- **RECORDS**:
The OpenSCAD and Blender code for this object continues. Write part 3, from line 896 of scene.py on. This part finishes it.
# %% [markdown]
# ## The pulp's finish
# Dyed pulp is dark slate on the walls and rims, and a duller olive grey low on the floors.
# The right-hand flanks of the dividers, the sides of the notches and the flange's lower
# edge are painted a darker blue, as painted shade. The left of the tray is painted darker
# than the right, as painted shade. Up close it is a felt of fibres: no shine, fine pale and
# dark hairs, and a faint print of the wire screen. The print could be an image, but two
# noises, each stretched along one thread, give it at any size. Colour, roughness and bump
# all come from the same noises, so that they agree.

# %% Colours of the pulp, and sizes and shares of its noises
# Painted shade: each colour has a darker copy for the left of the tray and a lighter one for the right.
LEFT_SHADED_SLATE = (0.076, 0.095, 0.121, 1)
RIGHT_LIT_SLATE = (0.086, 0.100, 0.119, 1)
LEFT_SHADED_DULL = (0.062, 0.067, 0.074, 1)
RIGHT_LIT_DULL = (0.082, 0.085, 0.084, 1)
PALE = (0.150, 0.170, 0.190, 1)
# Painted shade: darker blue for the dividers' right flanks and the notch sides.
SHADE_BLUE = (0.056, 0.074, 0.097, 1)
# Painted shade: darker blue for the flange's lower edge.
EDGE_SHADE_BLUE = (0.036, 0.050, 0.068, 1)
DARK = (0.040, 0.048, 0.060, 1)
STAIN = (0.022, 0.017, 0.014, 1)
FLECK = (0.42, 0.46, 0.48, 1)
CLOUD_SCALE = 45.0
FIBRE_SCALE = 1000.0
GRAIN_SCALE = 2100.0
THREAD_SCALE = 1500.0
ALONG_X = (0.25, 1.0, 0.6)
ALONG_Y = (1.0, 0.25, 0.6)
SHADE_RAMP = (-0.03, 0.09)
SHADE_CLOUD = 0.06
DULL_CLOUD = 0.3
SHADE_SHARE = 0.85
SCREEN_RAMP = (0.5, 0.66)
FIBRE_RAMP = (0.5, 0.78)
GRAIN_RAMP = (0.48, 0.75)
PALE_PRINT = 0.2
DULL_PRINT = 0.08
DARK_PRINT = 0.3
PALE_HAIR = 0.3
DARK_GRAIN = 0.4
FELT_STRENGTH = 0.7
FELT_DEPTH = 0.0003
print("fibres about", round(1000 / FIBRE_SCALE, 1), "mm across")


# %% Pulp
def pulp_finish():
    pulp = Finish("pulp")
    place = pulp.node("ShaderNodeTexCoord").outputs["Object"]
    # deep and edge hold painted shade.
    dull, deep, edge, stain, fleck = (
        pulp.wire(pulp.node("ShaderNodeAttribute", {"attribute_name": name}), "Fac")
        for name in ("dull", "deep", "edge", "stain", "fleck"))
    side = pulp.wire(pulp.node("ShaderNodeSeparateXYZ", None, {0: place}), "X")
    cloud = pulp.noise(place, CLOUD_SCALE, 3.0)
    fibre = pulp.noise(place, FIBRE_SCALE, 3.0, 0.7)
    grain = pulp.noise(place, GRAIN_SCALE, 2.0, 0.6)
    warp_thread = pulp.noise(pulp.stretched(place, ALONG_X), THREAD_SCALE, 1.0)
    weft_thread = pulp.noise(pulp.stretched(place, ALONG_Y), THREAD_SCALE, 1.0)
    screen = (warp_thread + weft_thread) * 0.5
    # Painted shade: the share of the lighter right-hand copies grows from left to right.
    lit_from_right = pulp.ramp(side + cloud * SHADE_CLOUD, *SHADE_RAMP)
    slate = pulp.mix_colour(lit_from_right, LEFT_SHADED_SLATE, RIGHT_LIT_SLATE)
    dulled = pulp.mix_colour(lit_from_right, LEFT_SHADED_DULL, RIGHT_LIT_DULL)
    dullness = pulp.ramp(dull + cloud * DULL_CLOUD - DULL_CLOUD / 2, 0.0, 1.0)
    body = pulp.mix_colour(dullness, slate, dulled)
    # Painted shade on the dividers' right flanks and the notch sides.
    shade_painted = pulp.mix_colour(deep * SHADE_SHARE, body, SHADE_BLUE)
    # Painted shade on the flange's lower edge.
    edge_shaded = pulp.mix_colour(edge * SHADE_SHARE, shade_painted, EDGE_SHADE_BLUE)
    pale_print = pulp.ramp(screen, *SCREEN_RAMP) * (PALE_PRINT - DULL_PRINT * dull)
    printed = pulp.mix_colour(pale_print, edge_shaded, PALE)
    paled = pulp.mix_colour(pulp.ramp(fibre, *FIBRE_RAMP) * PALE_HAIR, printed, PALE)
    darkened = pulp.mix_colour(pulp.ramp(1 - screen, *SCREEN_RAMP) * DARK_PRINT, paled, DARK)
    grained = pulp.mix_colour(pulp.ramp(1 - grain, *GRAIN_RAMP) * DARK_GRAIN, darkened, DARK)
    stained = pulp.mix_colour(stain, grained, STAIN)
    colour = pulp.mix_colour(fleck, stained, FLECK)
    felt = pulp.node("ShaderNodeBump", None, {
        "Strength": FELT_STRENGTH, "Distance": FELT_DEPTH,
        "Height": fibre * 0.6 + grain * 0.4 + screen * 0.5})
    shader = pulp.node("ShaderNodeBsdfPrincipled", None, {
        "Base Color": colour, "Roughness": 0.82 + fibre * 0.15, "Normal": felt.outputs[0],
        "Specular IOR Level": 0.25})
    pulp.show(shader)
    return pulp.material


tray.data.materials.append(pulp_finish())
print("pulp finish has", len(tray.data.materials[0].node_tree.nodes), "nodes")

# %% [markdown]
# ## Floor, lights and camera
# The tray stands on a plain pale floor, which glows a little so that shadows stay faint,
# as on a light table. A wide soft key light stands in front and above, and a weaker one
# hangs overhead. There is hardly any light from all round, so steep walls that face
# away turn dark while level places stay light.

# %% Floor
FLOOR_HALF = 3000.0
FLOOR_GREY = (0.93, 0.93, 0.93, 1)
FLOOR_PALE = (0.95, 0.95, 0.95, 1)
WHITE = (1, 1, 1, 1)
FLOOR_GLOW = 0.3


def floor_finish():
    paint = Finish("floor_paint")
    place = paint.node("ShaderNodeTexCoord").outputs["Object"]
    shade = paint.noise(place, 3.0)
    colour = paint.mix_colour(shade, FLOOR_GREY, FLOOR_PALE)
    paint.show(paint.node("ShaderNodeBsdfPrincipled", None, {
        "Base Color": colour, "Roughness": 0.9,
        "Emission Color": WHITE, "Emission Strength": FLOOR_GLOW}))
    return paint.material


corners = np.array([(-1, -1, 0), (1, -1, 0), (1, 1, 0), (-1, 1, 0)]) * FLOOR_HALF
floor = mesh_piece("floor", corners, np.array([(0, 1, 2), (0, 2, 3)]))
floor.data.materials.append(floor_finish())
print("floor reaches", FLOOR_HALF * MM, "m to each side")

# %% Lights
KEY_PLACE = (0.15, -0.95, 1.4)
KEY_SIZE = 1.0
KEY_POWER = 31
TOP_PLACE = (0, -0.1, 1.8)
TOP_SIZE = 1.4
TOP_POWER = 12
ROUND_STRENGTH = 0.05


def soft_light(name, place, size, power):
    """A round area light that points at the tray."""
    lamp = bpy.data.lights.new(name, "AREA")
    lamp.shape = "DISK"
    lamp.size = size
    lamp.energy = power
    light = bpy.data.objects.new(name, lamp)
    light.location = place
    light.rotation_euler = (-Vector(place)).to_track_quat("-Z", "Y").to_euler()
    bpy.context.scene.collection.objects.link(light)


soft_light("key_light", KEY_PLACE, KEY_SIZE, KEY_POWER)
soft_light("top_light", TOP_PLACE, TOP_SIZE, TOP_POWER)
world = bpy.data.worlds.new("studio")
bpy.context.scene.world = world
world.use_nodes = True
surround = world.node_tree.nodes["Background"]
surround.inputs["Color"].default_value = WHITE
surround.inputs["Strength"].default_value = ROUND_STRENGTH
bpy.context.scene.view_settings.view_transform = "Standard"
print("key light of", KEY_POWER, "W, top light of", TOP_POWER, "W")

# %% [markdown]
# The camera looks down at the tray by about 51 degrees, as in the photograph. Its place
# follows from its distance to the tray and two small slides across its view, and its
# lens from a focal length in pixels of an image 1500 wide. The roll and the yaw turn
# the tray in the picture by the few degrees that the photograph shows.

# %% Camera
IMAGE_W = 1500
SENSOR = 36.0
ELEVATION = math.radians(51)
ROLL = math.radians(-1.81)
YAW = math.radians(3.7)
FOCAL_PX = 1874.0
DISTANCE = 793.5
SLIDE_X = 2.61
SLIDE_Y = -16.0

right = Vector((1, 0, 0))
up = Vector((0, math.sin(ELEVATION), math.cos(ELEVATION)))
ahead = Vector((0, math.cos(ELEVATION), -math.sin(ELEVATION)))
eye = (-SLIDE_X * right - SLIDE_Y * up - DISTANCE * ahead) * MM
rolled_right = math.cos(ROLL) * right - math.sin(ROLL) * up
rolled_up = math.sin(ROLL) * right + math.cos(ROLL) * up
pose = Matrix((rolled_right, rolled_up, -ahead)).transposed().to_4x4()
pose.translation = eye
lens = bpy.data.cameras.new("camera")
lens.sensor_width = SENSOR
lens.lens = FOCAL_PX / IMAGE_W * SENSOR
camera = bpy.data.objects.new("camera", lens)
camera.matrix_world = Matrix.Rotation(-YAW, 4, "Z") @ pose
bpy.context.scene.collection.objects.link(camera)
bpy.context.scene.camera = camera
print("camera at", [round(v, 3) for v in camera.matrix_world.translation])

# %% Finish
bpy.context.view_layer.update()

==

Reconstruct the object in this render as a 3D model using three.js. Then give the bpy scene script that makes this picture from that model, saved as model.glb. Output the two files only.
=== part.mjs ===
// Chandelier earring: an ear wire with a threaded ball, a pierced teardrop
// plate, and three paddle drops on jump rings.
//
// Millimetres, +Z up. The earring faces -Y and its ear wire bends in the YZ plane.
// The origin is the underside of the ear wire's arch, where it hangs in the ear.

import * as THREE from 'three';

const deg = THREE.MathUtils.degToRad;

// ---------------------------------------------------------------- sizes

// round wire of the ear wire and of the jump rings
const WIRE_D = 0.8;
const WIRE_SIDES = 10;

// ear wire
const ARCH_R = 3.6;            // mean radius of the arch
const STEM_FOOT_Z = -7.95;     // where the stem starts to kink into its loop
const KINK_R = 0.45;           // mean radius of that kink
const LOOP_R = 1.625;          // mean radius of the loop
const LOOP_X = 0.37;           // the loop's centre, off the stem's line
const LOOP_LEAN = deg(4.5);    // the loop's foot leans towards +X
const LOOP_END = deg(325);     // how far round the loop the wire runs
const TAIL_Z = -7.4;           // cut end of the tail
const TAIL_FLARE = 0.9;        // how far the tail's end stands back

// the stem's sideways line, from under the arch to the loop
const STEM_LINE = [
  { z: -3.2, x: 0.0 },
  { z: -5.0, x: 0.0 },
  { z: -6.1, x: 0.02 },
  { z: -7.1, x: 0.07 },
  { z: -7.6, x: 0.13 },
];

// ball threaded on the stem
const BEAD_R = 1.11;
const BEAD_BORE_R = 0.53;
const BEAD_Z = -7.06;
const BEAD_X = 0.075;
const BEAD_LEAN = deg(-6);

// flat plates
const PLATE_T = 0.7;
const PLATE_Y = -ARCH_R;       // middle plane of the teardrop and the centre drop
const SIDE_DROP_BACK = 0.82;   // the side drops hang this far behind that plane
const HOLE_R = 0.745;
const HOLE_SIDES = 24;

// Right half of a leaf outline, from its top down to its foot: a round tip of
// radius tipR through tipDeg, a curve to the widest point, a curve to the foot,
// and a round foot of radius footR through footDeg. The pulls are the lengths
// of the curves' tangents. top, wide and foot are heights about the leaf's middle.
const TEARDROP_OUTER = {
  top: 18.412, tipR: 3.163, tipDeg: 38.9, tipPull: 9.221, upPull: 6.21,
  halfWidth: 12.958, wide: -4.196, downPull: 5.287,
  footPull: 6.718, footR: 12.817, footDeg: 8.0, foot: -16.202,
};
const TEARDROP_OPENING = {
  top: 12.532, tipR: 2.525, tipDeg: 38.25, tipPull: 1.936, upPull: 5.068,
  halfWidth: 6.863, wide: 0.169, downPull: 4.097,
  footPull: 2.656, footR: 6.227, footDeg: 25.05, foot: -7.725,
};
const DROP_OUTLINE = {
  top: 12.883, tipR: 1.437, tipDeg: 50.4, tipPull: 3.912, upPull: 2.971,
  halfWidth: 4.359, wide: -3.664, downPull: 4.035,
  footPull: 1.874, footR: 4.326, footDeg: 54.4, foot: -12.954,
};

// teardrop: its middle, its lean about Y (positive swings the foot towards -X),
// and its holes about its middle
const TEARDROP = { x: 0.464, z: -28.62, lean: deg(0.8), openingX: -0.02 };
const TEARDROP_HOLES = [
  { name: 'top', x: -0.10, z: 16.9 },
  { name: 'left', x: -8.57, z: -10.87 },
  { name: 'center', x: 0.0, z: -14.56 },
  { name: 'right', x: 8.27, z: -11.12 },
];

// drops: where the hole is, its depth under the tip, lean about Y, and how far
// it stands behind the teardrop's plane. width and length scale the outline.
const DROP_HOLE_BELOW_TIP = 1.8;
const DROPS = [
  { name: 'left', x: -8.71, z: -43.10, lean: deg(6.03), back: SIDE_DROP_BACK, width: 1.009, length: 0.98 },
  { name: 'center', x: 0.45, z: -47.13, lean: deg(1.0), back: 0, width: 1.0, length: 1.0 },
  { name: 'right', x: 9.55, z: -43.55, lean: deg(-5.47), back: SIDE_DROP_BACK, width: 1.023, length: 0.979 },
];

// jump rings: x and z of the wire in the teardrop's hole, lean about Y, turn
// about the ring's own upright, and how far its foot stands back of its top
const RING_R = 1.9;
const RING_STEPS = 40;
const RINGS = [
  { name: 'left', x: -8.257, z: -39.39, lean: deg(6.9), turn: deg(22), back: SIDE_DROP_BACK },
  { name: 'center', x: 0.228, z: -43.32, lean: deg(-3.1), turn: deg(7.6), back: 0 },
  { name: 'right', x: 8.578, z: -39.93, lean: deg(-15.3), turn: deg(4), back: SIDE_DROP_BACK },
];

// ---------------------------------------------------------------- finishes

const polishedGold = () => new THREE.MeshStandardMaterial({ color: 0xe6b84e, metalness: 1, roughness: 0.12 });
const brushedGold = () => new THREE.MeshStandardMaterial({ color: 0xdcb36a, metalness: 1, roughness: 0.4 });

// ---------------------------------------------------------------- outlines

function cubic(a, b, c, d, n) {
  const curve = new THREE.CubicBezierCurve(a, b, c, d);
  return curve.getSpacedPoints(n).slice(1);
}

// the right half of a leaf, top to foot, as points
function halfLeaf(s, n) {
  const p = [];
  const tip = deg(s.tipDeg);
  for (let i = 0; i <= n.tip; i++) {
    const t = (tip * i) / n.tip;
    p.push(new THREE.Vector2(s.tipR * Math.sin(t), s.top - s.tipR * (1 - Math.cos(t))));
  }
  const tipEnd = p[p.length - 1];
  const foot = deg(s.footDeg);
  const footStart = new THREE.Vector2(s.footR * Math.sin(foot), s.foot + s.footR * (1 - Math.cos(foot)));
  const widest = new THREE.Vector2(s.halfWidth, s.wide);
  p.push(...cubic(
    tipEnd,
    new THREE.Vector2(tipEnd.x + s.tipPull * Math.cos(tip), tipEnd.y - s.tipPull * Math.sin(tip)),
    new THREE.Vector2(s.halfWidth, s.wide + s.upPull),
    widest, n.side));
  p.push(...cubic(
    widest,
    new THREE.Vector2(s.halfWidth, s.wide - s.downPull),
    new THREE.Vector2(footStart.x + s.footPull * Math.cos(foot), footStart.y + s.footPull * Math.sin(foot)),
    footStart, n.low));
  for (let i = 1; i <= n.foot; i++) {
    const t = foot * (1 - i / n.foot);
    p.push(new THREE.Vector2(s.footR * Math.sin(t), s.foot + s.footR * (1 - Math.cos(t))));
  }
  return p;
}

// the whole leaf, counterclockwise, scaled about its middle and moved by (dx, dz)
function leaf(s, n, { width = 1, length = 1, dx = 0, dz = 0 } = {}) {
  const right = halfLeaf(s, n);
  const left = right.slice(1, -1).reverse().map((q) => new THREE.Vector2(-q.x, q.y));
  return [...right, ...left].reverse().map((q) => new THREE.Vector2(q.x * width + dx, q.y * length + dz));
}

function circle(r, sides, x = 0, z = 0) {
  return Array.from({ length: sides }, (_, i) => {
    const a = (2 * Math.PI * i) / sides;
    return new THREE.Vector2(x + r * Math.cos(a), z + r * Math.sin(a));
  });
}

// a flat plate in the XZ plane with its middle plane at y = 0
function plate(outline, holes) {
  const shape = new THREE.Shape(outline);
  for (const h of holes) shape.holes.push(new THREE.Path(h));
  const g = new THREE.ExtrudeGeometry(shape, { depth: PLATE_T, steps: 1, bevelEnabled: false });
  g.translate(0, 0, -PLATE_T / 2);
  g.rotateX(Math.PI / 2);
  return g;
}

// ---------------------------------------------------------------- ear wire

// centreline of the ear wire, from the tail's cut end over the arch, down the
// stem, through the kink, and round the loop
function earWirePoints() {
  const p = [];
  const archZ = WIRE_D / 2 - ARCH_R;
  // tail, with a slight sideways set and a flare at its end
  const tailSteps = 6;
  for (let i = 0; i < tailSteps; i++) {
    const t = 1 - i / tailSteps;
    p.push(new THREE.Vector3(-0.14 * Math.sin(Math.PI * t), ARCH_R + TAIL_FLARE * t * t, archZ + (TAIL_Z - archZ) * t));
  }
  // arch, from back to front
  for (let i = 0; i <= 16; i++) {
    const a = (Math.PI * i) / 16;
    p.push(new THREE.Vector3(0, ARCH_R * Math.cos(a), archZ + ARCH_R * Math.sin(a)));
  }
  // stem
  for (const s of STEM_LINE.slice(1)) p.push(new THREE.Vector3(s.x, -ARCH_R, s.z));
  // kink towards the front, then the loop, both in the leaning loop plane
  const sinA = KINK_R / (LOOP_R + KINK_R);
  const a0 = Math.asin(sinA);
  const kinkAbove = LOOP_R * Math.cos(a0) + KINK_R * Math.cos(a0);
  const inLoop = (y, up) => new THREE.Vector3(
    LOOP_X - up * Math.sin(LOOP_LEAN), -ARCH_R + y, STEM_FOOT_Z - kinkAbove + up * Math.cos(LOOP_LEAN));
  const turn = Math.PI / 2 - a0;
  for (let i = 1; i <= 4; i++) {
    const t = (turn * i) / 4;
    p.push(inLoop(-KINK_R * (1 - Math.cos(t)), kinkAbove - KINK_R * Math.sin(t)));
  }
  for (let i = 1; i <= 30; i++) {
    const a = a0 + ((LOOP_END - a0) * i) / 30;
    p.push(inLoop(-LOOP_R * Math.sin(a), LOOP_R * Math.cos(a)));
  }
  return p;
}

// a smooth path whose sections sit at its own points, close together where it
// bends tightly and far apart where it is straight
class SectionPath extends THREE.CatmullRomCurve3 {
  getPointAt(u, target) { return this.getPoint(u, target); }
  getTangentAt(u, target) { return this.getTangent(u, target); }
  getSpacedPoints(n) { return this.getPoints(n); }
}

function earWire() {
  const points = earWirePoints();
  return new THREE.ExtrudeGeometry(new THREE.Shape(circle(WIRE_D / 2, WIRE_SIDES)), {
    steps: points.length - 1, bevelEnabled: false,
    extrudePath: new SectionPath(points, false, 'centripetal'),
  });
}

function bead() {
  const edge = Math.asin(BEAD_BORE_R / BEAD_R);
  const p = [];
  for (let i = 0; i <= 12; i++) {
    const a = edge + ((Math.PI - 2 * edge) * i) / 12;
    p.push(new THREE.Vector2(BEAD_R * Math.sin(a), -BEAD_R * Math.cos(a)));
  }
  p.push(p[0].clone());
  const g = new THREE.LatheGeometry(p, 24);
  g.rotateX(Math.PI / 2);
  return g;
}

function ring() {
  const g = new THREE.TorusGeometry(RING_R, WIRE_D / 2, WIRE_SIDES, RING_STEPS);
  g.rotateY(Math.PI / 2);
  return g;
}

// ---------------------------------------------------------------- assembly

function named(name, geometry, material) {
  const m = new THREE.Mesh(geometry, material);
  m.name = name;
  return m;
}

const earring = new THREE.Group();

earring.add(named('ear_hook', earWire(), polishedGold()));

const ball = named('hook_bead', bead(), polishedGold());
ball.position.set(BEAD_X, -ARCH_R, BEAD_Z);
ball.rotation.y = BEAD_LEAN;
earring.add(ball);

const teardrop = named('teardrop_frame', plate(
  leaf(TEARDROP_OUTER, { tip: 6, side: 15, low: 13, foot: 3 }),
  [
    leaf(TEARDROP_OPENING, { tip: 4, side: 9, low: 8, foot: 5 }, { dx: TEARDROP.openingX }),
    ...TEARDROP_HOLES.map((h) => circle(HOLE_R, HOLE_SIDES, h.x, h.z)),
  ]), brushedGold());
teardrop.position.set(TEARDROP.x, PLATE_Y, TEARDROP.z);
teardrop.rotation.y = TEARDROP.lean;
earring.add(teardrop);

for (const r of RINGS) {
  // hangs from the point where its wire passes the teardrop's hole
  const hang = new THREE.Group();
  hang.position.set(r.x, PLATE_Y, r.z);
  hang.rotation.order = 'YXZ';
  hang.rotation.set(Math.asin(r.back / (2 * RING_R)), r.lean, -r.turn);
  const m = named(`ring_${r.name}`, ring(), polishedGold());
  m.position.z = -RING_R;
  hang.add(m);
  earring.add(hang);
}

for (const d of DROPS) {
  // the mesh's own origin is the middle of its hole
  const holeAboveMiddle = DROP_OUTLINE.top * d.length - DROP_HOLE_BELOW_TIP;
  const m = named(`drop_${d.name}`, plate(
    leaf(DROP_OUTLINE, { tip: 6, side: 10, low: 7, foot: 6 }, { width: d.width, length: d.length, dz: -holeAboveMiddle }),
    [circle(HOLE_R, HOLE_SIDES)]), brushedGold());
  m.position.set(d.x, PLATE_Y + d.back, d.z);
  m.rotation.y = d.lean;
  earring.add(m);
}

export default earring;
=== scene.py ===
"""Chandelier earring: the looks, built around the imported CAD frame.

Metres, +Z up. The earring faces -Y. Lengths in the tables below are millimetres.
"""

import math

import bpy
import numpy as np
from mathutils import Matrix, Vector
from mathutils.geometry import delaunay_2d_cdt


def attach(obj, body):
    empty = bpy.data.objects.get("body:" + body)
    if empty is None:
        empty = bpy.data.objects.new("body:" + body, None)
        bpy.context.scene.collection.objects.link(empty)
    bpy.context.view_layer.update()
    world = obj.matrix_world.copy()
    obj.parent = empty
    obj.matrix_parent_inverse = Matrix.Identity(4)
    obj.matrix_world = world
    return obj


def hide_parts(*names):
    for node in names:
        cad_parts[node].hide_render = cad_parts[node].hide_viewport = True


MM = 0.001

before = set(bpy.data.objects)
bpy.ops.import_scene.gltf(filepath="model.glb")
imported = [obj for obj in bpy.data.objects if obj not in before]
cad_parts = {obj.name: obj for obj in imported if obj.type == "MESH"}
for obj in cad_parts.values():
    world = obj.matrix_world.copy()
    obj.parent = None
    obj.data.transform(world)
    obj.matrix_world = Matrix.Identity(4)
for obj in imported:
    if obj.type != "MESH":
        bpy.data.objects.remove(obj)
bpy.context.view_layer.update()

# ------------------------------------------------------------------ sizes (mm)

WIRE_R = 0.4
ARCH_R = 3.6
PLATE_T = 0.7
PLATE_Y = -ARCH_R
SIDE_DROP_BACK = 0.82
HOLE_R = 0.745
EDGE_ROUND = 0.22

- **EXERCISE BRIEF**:
Copy out exactly the lines running from the one with "for (const r" to the one with "obj.parent = empty", including both ends, and nothing more.

- **WRITTEN SOLUTION**:
for (const r of RINGS) {
  // hangs from the point where its wire passes the teardrop's hole
  const hang = new THREE.Group();
  hang.position.set(r.x, PLATE_Y, r.z);
  hang.rotation.order = 'YXZ';
  hang.rotation.set(Math.asin(r.back / (2 * RING_R)), r.lean, -r.turn);
  const m = named(`ring_${r.name}`, ring(), polishedGold());
  m.position.z = -RING_R;
  hang.add(m);
  earring.add(hang);
}

for (const d of DROPS) {
  // the mesh's own origin is the middle of its hole
  const holeAboveMiddle = DROP_OUTLINE.top * d.length - DROP_HOLE_BELOW_TIP;
  const m = named(`drop_${d.name}`, plate(
    leaf(DROP_OUTLINE, { tip: 6, side: 10, low: 7, foot: 6 }, { width: d.width, length: d.length, dz: -holeAboveMiddle }),
    [circle(HOLE_R, HOLE_SIDES)]), brushedGold());
  m.position.set(d.x, PLATE_Y + d.back, d.z);
  m.rotation.y = d.lean;
  earring.add(m);
}

export default earring;
=== scene.py ===
"""Chandelier earring: the looks, built around the imported CAD frame.

Metres, +Z up. The earring faces -Y. Lengths in the tables below are millimetres.
"""

import math

import bpy
import numpy as np
from mathutils import Matrix, Vector
from mathutils.geometry import delaunay_2d_cdt


def attach(obj, body):
    empty = bpy.data.objects.get("body:" + body)
    if empty is None:
        empty = bpy.data.objects.new("body:" + body, None)
        bpy.context.scene.collection.objects.link(empty)
    bpy.context.view_layer.update()
    world = obj.matrix_world.copy()
    obj.parent = empty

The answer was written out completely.